En Afrique, les activités agricoles impliquent autant les hommes que les femmes. Mais la division du travail agricole conférait aux femmes un rôle secondaire d’appui aux hommes. Cette division trouve particulièrement son fondement dans le fait que dans la plupart des traditions africaines, seuls les hommes ont le privilège d’hériter le foncier rural et d’en devenir propriétaire.
A cette discrimination d’accès aux ressources foncières, s’ajoute le fait que la pénibilité de certains travaux agricoles comme le labour notamment le fauchage des végétations vierges et la confection des buttes la conférait logiquement aux hommes. Quant aux femmes, elles apportent leur appui à leurs parents et époux dans les opérations agricoles nécessitant peu d’efforts physiques comme le semis, le fumage des engrais, le nettoyage, la récolte, le séchage et le traitement des produits récoltés.
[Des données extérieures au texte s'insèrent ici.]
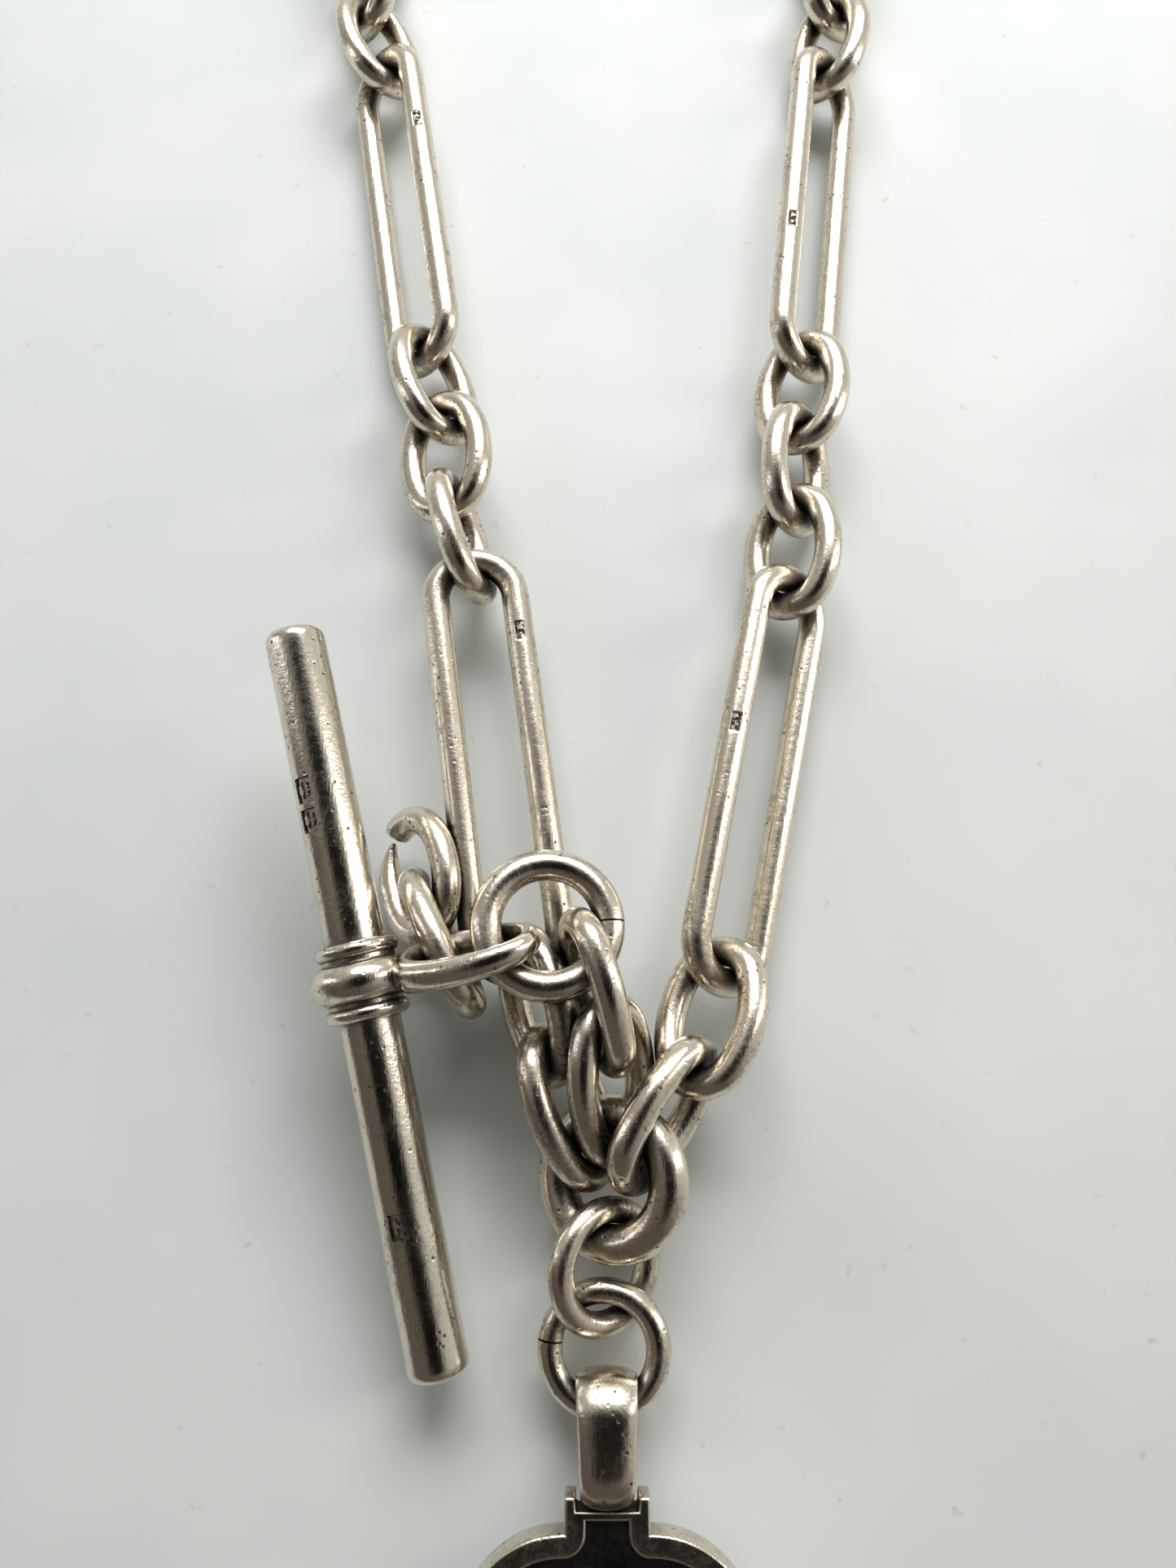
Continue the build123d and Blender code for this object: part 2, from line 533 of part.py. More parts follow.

Par ailleurs, au niveau des cultures pratiquées, certaines spéculations étaient jugées peu importantes par les hommes et délaissées par eux. Au nombre de celles-ci se trouvent la riziculture et le maraîchage entre autres.
Ainsi, les terres peu adaptées et les cultures délaissées sont devenues un moyen d’expérimentation pour les femmes. Les « mamans » ont alors décidé de valoriser les terres abandonnées par les hommes comme les bas-fonds pour y planter le riz et les cultures maraîchères pour les besoins de ménages. Pendant longtemps, ces cultures étaient considérées comme des activités purement féminines. Le riz de bas-fonds était destiné à la consommation notamment pendant les périodes de fêtes tandis que les produits maraîchers comme la tomate, le gombo, le piment, le crincrin, les légumes verts, etc. étaient utilisés au quotidien et selon les saisons pour les sauces accompagnant les repas dans les familles.
Mais le changement progressif des habitudes alimentaires des populations a vite transformé l’image péjorative du riz et des produits maraîchers. Ces produits sont de plus en plus demandés dans les marchés ruraux et urbains et dans les restaurants. Ainsi, ils ont commencé à générer des revenus non négligeables pour les femmes. Cette importance économique du maraîchage a amené les hommes à le faire entrer dans leur assolement et à en faire une spéculation à part entière dans leur stratégie de diversification agricole.
Mieux, une analyse comparative de la rentabilité des produits maraîchers donne une avance significative sur les produits céréaliers et les tubercules qui jouaient un rôle de premier plan dans les exploitations agricoles familiales africaines. Actuellement, au titre des spéculations qui bénéficient de plus d’investissement et d’attention dans les activités rurales et péri-urbaines africaines se trouvent les cultures maraîchères. Force est de constater de nos jours que les sols aménagés, les cultures irriguées, les produits locaux transformés, les spéculations bénéficiant du financement interne et externe sont dans une large part du maraîcher. Cette importance ne cesse de s’accroître tant le maraîchage (plus particulièrement le maraîchage de contre saison et le biologique), contribue fortement à l’amélioration des revenus agricoles, à l’amélioration de la santé nutritionnelle dans les ménages et même au produit intérieur brut.
C’est pourquoi, en marge de la journée du 8 mars de chaque année, une reconnaissance méritée du rôle de la femme dans la promotion des cultures maraîchères doit être fortement soulignée. Merci aux braves femmes rurales pour leur rôle pionnier dans la promotion du maraîchage en Afrique.